B. LES OBSERVATIONS DU RAPPORTEUR SPÉCIAL

1. La programmation et l'exécution des crédits de la provision pour rémunérations publiques : une information du Parlement à renforcer

Le rapporteur spécial souligne depuis plusieurs années le caractère lacunaire des informations transmises au Parlement sur les crédits de la mission « Crédits non répartis », tant au stade de la budgétisation qu'à celui de l'exécution. Dans le cadre de l'examen du projet de loi de finances pour 2024, il avait de nouveau relevé le manque d'informations transmises par le Gouvernement sur les mesures financées par le programme 551.

Ce constat s'applique également à l'exécution pour l'année 2023, puisque les documents budgétaires annexés au projet de loi relatif aux résultats de la gestion et portant approbation des comptes de l'année 2023, particulièrement succincts, ne permettent pas non plus de retracer la ventilation des crédits entre les différentes mesures financées.

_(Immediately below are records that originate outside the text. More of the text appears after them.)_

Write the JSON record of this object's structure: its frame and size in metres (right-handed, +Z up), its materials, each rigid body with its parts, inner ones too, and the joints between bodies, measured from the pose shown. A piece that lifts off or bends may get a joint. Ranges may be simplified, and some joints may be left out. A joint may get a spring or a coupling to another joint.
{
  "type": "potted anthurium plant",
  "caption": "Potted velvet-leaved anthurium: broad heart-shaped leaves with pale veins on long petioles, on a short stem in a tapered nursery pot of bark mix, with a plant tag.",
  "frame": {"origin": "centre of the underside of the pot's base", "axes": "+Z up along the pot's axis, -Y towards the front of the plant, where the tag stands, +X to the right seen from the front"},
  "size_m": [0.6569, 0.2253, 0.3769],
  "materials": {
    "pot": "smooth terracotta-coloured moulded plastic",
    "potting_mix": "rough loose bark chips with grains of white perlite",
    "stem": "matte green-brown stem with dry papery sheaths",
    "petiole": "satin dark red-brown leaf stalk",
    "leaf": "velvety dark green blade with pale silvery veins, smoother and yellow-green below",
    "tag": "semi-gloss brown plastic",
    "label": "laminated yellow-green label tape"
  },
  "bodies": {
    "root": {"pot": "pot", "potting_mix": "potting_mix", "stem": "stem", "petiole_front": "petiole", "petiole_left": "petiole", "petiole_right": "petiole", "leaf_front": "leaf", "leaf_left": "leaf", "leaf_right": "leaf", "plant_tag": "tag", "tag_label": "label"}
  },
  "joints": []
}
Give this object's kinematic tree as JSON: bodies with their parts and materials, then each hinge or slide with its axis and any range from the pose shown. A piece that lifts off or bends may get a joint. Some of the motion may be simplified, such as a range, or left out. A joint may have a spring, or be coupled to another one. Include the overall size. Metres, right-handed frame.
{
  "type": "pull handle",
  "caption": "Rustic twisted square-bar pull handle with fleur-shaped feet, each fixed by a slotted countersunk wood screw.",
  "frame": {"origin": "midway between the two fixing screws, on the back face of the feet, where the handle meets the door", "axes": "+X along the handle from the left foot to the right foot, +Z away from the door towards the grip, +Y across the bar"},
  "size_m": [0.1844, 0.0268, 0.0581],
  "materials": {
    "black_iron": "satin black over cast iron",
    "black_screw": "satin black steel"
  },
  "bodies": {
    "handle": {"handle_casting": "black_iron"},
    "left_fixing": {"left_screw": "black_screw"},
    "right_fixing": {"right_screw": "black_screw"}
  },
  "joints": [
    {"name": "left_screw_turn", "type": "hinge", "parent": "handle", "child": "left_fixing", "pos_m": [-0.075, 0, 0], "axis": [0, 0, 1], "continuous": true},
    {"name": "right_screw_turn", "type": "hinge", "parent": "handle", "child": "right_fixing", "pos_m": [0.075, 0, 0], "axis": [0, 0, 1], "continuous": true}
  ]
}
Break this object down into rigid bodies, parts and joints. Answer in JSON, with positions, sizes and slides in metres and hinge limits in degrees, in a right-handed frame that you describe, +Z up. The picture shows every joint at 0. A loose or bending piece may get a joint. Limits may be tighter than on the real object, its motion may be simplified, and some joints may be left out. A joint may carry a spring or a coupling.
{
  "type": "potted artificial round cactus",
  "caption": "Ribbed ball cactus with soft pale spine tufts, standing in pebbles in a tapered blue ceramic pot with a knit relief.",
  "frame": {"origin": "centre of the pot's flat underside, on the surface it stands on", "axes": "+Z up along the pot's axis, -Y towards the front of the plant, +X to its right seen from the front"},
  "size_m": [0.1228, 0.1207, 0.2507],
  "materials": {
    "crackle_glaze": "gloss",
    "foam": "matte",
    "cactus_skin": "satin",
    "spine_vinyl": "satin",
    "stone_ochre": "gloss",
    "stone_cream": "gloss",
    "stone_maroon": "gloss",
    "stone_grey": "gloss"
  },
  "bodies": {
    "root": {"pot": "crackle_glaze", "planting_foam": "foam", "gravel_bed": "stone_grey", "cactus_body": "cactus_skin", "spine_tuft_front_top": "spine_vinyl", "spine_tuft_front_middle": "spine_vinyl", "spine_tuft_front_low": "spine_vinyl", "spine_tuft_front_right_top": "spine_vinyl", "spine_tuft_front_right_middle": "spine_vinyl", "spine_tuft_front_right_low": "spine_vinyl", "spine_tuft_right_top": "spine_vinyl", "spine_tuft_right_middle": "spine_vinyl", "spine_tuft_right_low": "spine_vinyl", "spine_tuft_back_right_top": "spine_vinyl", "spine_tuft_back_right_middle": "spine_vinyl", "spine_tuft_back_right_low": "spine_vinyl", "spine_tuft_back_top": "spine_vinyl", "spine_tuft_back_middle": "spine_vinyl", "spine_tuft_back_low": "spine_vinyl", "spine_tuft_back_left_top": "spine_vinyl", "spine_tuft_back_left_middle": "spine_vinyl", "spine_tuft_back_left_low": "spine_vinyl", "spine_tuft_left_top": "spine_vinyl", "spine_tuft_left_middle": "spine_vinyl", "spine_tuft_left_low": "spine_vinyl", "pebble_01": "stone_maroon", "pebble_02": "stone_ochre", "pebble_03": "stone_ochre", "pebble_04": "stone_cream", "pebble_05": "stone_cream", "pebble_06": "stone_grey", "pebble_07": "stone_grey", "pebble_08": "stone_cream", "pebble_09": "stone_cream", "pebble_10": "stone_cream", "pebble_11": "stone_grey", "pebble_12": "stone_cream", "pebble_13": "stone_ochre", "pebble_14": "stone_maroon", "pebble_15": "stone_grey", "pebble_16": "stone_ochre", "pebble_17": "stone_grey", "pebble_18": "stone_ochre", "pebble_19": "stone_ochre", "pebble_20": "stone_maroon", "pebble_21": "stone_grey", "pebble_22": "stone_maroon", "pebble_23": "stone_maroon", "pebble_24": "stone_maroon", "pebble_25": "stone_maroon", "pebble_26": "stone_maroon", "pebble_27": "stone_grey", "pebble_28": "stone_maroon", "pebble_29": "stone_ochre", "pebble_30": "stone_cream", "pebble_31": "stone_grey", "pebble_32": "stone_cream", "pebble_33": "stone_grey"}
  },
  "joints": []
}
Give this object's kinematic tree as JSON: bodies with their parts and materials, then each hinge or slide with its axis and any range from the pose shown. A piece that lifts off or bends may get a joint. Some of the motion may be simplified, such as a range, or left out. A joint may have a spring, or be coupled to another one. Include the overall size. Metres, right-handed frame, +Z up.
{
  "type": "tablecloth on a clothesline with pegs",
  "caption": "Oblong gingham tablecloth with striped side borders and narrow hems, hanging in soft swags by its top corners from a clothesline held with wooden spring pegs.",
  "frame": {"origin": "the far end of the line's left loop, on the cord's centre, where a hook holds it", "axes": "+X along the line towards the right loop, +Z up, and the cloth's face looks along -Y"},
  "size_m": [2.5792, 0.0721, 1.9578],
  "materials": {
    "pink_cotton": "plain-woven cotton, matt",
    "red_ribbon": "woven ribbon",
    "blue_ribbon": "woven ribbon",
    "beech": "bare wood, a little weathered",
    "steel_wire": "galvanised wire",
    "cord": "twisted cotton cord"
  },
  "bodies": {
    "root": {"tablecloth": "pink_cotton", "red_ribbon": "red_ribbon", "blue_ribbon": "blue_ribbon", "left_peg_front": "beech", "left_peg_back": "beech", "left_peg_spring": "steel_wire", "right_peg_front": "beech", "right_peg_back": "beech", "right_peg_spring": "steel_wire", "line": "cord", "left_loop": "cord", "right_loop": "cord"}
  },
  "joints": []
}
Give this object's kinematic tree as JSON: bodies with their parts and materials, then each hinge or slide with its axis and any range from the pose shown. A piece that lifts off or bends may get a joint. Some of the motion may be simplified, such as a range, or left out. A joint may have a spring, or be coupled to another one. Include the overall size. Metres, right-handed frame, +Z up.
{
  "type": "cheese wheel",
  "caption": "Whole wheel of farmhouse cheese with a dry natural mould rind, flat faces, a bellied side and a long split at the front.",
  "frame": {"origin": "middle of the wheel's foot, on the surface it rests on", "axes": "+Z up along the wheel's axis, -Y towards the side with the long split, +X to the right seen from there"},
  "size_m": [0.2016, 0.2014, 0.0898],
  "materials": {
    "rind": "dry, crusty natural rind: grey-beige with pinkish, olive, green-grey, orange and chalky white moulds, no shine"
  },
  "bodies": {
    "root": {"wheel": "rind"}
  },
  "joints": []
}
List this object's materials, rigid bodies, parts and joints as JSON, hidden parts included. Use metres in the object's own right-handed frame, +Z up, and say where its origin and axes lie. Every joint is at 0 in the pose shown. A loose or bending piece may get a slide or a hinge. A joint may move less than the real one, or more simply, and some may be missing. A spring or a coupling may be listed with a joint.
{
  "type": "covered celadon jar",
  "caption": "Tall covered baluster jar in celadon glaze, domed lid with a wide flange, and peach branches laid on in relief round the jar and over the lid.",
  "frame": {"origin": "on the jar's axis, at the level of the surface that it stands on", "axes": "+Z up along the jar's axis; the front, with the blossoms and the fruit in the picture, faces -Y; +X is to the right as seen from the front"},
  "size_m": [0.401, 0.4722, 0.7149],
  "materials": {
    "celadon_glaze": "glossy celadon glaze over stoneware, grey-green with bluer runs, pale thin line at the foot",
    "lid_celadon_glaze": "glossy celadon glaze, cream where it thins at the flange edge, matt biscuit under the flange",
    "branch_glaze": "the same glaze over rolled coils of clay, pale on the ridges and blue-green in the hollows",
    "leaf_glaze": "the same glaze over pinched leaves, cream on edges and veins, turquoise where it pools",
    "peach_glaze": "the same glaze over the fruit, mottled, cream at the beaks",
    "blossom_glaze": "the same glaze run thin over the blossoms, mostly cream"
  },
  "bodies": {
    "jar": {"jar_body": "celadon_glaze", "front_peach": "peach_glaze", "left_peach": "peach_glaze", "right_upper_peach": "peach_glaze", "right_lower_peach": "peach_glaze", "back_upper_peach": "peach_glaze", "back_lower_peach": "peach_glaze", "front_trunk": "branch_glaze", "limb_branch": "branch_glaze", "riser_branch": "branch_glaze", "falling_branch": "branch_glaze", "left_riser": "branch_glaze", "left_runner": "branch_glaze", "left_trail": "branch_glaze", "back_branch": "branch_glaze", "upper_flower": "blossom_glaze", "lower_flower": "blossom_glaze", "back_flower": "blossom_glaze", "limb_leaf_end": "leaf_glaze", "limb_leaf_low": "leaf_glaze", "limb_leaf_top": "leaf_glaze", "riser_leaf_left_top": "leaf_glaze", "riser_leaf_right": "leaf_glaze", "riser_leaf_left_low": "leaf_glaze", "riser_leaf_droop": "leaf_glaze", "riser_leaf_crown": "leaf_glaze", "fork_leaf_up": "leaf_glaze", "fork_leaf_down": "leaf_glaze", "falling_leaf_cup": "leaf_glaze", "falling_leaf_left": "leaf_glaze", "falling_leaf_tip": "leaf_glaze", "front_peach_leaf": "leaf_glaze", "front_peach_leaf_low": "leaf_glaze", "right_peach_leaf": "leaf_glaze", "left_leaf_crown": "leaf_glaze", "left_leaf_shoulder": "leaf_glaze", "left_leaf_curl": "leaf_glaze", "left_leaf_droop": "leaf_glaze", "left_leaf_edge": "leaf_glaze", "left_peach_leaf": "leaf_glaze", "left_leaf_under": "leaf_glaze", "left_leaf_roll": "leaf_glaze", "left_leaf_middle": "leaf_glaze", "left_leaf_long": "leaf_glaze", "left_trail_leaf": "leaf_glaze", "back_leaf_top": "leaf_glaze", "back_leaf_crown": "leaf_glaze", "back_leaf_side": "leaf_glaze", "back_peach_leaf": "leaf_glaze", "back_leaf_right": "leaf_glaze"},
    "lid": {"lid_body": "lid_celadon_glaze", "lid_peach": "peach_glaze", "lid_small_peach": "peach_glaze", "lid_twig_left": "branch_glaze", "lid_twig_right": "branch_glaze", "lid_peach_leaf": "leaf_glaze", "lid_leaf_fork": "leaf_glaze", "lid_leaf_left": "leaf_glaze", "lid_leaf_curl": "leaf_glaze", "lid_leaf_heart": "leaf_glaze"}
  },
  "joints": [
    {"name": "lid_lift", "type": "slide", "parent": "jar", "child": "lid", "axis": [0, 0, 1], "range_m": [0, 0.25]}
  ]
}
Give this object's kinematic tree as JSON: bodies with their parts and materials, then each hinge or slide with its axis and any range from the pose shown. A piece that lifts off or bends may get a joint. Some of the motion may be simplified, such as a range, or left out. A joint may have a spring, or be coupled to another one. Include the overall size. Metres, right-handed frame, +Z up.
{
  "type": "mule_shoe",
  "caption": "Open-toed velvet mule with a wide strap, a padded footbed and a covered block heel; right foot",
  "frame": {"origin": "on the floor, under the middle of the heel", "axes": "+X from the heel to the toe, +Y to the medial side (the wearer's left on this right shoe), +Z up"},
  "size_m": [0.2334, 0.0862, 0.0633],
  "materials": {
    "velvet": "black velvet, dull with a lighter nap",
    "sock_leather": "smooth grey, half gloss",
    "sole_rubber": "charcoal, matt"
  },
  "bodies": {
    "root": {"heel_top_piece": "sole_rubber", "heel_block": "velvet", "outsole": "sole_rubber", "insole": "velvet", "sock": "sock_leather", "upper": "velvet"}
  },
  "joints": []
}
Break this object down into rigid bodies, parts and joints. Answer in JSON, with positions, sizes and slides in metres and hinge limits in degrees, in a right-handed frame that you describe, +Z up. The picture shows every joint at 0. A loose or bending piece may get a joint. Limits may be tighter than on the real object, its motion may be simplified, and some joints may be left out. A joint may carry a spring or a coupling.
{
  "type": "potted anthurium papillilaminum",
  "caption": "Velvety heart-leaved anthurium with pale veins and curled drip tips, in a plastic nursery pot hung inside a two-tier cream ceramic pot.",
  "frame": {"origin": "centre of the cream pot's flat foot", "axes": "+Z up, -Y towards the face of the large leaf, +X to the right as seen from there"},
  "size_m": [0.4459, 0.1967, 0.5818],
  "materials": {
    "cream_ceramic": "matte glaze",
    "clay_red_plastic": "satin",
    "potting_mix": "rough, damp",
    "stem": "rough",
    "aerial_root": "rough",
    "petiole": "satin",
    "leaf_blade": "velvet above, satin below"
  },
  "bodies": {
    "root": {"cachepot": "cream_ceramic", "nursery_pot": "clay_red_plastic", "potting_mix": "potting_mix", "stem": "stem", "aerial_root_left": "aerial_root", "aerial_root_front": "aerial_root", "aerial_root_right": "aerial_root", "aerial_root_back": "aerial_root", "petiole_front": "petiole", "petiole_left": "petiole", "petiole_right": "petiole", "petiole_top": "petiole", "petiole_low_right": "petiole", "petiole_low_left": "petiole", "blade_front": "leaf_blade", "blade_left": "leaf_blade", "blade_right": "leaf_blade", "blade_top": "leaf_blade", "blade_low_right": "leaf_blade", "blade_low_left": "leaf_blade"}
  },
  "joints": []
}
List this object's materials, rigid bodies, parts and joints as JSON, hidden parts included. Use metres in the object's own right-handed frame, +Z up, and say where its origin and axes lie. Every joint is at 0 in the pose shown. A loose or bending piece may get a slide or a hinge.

Ce manque d'information est d'autant plus regrettable que le recours à la dotation du programme 551, qui constitue une dérogation au principe d'universalité budgétaire, est désormais systématique et tend par ailleurs à s'intensifier, comme le montre le tableau ci-après. La flexibilité qu'offre le recours à cette dotation devrait en contrepartie s'accompagner d'une vigilance renforcée du Parlement sur la budgétisation et l'exécution de ces crédits. À cet égard, le rapporteur spécial souscrit à la recommandation de la Cour des comptes, déjà formulée l'année dernière, et invitant le Gouvernement à « préciser, en annexe du projet de loi de finances, les objectifs et les enjeux budgétaires des mesures de rémunération susceptibles d'être financées par le programme 551 » 14(*) 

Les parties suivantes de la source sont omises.